Add scenarios to a Rovo agent
Terminology used in this article
Subagents: the tools, knowledge, and instructions you provide your agent to guide it in specific situations
Default subagents are a type of subagents that accounts for your agent's typical goals and capability - as opposed to a specific situation. Your agent can only have one default subagent, and it’s what your agent will use to respond to prompts if no other subagents are triggered. The first set of instructions you provide to an agent becomes its default subagent.
Instructions: the prompt that defines your agent's goals and purpose. Your agent uses its instructions when responding to prompts.
Custom trigger: The situation or user sentiment that, when matched to a prompt, will run a subagents.
Adding subagents to an agent can help you make more complex and powerful agents to accomplish a variety of tasks.
While it’s typically recommended for an agent to have quite a specific purpose, when you start creating an agent, you might have in mind ways that it can help its users in different situations or with different tasks. You can add subagents to your agent to help provide separate sets of instructions that prompt your agent to behave a certain way or perform particular tasks.

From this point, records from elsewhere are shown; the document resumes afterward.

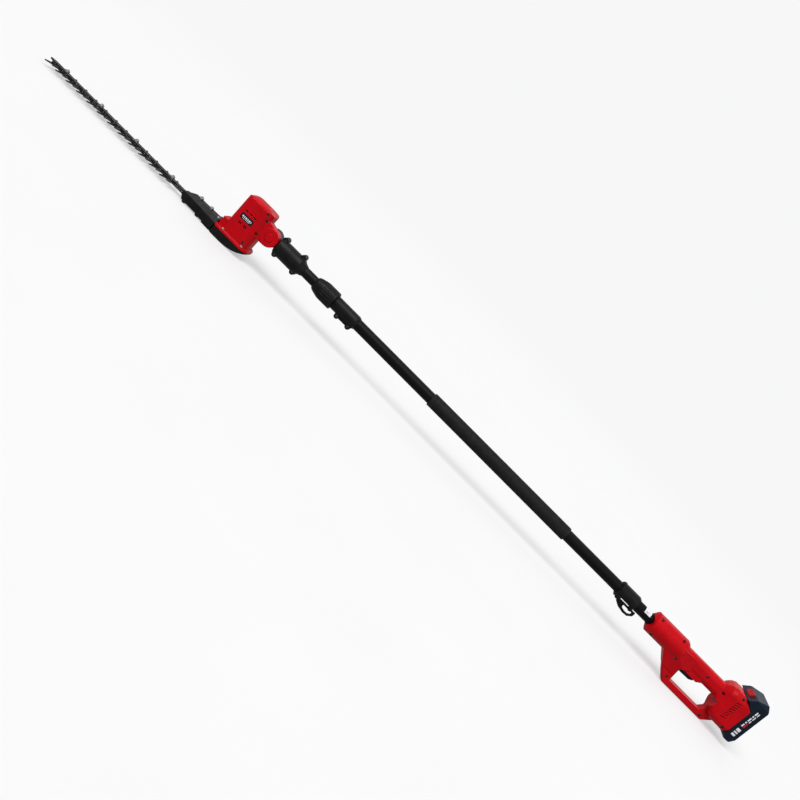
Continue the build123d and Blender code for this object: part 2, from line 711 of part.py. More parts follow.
def head_form():
    """Outer form of the red housing before it is hollowed and split."""
    x0, x1 = HEAD_X
    form = head_block(0)
    step = plan_plate(rectangle(x0 - 15, x0 + 15, -20, 20), -60, -35, 6)
    step = chamfer(step.faces().sort_by(Axis.Z)[-1].edges(), 2)
    flange = rounded_plan(*FLANGE_X, 37, 12, 24, FLANGE_Z, FLANGE_TOP_Z)
    flange = chamfer(flange.faces().sort_by(Axis.Z)[-1].edges(), 2)
    px, pz = PIVOT
    arm = side_plate(
        [(x1 - 13, 31), (x1 + 3, 29), (px + 2, pz + 21.9), (px, pz), (px, pz - KNUCKLE_R), (x1 - 13, -21)],
        -KNUCKLE_Y + 1.5, -GAP,
    )
    knuckle = rod_y(KNUCKLE_R, px, pz, -KNUCKLE_Y, -GAP)
    knuckle = fillet(knuckle.faces().sort_by(Axis.Y)[0].edges(), 2.5)
    return form + step + flange + arm + knuckle


def head_cavity():
    """Room for the motor and the gears, and the pocket of the gear plate."""
    cavity = head_block(HEAD_WALL) & box(-700, -400, -FAR, FAR, -58, FAR)
    cavity += box(HEAD_X[0] - 12, HEAD_X[0] + 5, -17, 17, -58, -38)
    cavity += rod_z(25, GEAR_X, 0, -58.5, -48)
    cavity += gear_plate_form()
    return cavity


def gear_plate_form():
    plate = plan_plate(rectangle(-577, -500, -27, 27), FLANGE_Z, -58, 9)
    return plate + box(-594, -576, -20, 20, FLANGE_Z, -60)


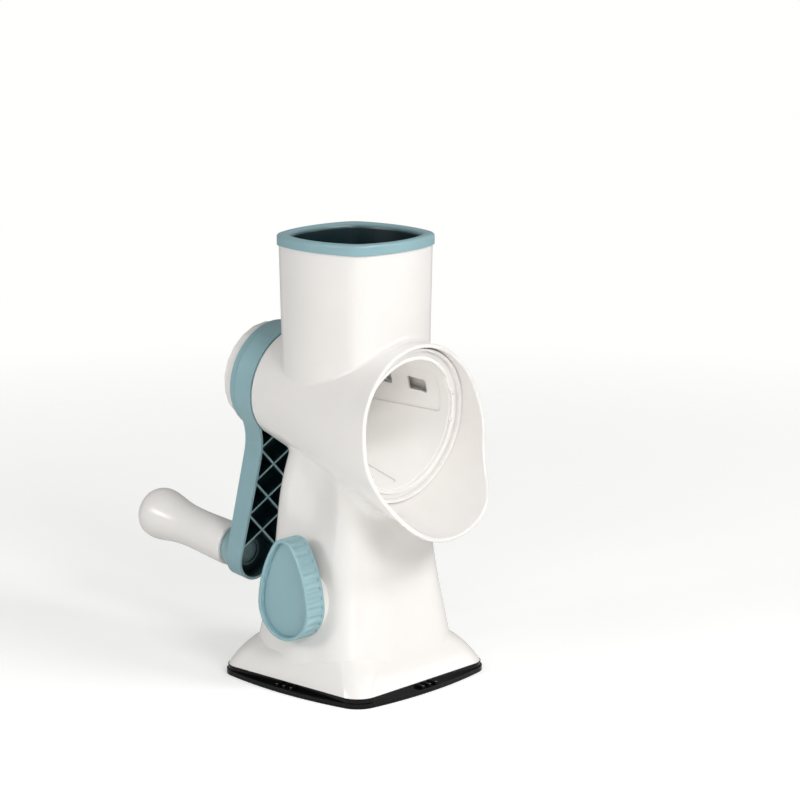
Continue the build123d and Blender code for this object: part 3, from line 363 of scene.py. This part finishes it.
# ------------------------------------------------------------------ floor
FLOOR_RADIUS = 1.6
FADE_START, FADE_END = 0.2, 0.9      # the floor melts into the backdrop between these distances
FLOOR_LIFT = 0.36                    # plain white added to the floor where the camera looks at it
FLOOR_SIDES = 96
FLOOR_DARK, FLOOR_LIGHT = (0.84, 0.84, 0.83), (0.86, 0.86, 0.85)


def make_floor():
    """A pale table that fades out into the white backdrop."""
    mesh = bpy.data.meshes.new("floor")
    angles = [2.0 * math.pi * step / FLOOR_SIDES for step in range(FLOOR_SIDES)]
    rim = [(math.cos(a) * FLOOR_RADIUS, math.sin(a) * FLOOR_RADIUS, 0.0) for a in angles]
    mesh.from_pydata(rim, [], [tuple(range(FLOOR_SIDES))])
    obj = bpy.data.objects.new("floor", mesh)
    scene.collection.objects.link(obj)
    s = Shader("floor")
    clouds = s.noise(3.0)
    s.link(s.colours(clouds, (0.4, FLOOR_DARK), (0.6, FLOOR_LIGHT)), "Base Color")
    s.set(Roughness=0.7, Specular_IOR_Level=0.1)
    tree = s.tree
    lift = tree.nodes.new("ShaderNodeEmission")
    lift.inputs["Color"].default_value = BACKDROP
    path = tree.nodes.new("ShaderNodeLightPath")
    strength = tree.nodes.new("ShaderNodeMath")
    strength.operation = "MULTIPLY"
    strength.inputs[1].default_value = FLOOR_LIFT
    tree.links.new(path.outputs["Is Camera Ray"], strength.inputs[0])
    tree.links.new(strength.outputs["Value"], lift.inputs["Strength"])
    both = tree.nodes.new("ShaderNodeAddShader")
    tree.links.new(s.base.outputs["BSDF"], both.inputs[0])
    tree.links.new(lift.outputs["Emission"], both.inputs[1])
    distance = tree.nodes.new("ShaderNodeVectorMath")
    distance.operation = "LENGTH"
    tree.links.new(s.place, distance.inputs[0])
    fade = s.spread(distance.outputs["Value"], 0.0, 1.0, FADE_START, FADE_END)
    clear = tree.nodes.new("ShaderNodeBsdfTransparent")
    mix = tree.nodes.new("ShaderNodeMixShader")
    tree.links.new(fade, mix.inputs["Fac"])
    tree.links.new(both.outputs["Shader"], mix.inputs[1])
    tree.links.new(clear.outputs["BSDF"], mix.inputs[2])
    tree.links.new(mix.outputs["Shader"], tree.nodes["Material Output"].inputs["Surface"])
    mesh.materials.append(s.material)


make_floor()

Creating and Managing Subagents and subagents for Your Agent
Before you create subagents, it’s helpful to understand how they will work. When someone sends a prompt to your agent, or when your agent receives a prompt through an automation, it will check to see if the prompt matches any of the agent’s subagents triggers, if none match, the agent will use the instructions from its default subagents to respond.
Add a subagent to an existing agent
Navigate to the Atlassian Studio app in the app switcher.
Select Agents from the left-side navigation to see a list of the agents you’ve created.
Choose the agent you’d like to edit
Select View all subagents.
Provide a name for the subagent so you and any editors of the agent can identify it easily and understand its purpose.
Write a trigger for the subagent by prompting the agent on when it should run the subagent.
Add the instructions, tools, and knowledge you’d like the agent to use in this subagent.
When you’re finished designing the subagent, select Save
Add the first subagent to a new agent
When you are creating a new agent, you’ll be encouraged to add a default subagent to the agent, before adding additional subagents. See more on how to create an agent
From Overview of an in progress agent select
Select Default subagent in the subagents section
Provide a name and description for the subagent so you and any editors of the agent can identify it easily and understand it’s purpose.
Skip the section labeled Trigger as default subagents don’t use triggers.
Add the instructions, tools, and knowledge you’d like the agent to use in this subagent.
When you’re finished designing the subagent, toggle it on to enable it.
Repeat this process, for adding more subagents to a new agent. When you add more than one subagent, you’ll need to start adding triggers so the agent knows how to choose which subagent to run.
Replace an agent's default subagent
An agent must have a default subagent, and it can only have one default subagent. It ensures the agent knows how to generally behave when no specific subagents match. You can imagine a default subagent as the general instructions, tools, and knowledge you want your agent to use when no trigger has been invoked.
The first set of instructions, tools, and knowledge you add to your agent will be its default subagent. There may be a need to replace the default subagent with a different one as you grow and develop your agent’s goals and capabilities.
You can make any subagent the default subagent and you determine whether a subagent is the default when you select its triggers.
To make a new subagent the default:
Choose the subagent you’d like to change, and click on its name to edit it.
Scroll to the section labelled Trigger
Select Set as default
If you still want your agent to use the previous default subagent, you’ll need to add a custom trigger to it, so your agent knows when to use those instructions.
To edit an existing subagent’s triggers
Choose the subagent you’d like to change, and click on its name to edit it.
Scroll to the section labelled Trigger
Edit the custom trigger, or make the subagent the default subagent.